No entanto, para obter pepitas, joga-se grandes quantidades de mercúrio em áreas próximas a rios, afetando solo, água e toda a cadeia alimentar local. “A gente sabe que o mercúrio, que é depositado no ambiente pelo garimpo de ouro ilegal, entra na cadeia alimentar de quem, principalmente, consome pescado, que é a principal fonte de proteína dos indígenas. Esse mercúrio que fica no ambiente, no rio, é depositado no fundo do rio, e se liga a algas. A alga é comida pelo peixe, e outro peixe maior come esse peixe, e, assim, vai aumentando a quantidade de mercúrio disponível. O indígena vai e come o peixe. E esse mercúrio já saiu do estado metálico e se tornou metilmercúrio. Quando você ingere, ele se deposita no cérebro e em outros órgãos, como coração, fígado. Para o adulto, isso traz consequências neurológicas como dor, depressão, irritabilidade, falta de sensibilidade, além de problemas cardíacos. Se inalar, tem outras complicações”, explica Mirian.
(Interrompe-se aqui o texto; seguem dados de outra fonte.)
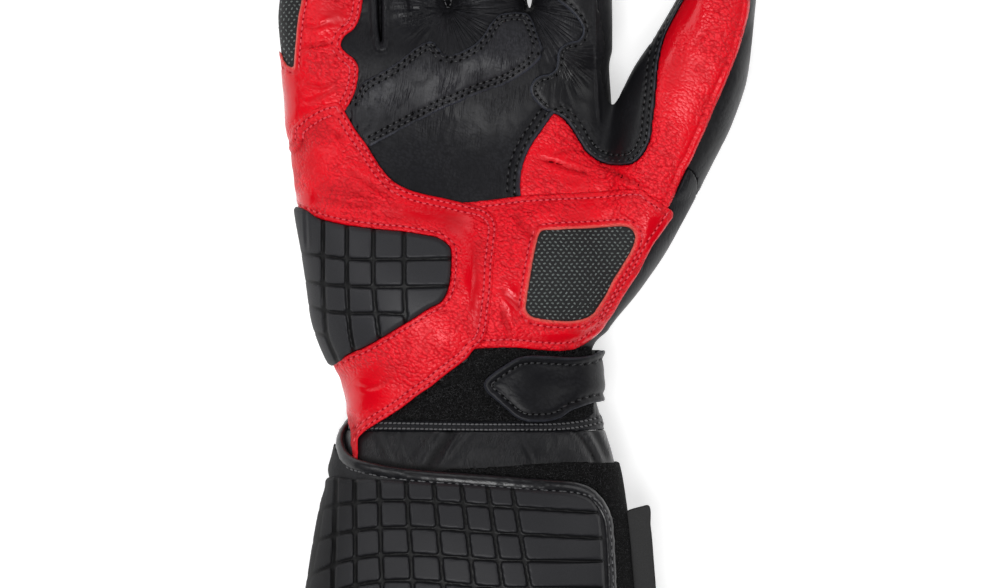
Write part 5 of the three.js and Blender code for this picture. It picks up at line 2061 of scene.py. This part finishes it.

A indicação da Diretora de Pesquisas Clínicas e Epidemiológicas para integrar a elaboração do Manual Técnico veio de trabalho realizado no ICHC no atendimento a pacientes expostos ao mercúrio ocupacional. Trabalhadores de uma fábrica de lâmpadas receberam tratamento no Instituto após apresentarem sintomas como dor, falta de sensibilidade, irritabilidades, perda de memória, linguagem alterada e problemas depressivos. “Pensou-se na necessidade de se criar um material que explicasse desde a sintomatologia, como fazer a detecção da exposição (coleta de sangue, coleta de urina ou coleta do cabelo). O Manual faz todo esse trajeto: como é que você detecta, quais são os sintomas clínicos possíveis em um adulto”, afirma Mirian.
Os sintomas da exposição ao mercúrio na população adulta são diferentes dos verificados em recém-nascidos ou crianças em idade escolar. De acordo com a especialista, homens e mulheres já têm o cérebro desenvolvido, enquanto que nos bebês, por exemplo, o contato com o metilmercúrio se dá durante a gestação, afetando o processo de formação do sistema nervoso. Eles podem apresentar atraso no neurodesenvolvimento, dificuldades para começar a falar e andar, e problemas de aprendizagem e relacionamento.
Além do trabalho na elaboração do Manual Técnico, Mirian participou de uma oficina para capacitação dos profissionais de saúde do Distrito Sanitário Especial Indígena (DSEI) Tapajós, no Pará. A ida a campo, realizada no início de junho, envolveu a avaliação e acompanhamento de gestantes e bebês da etnia munduruku. “Demos uma atualização a respeito do andamento do projeto longitudinal, que se iniciou em 2023 e que continuará até 2026”, pontua a neuropsicóloga.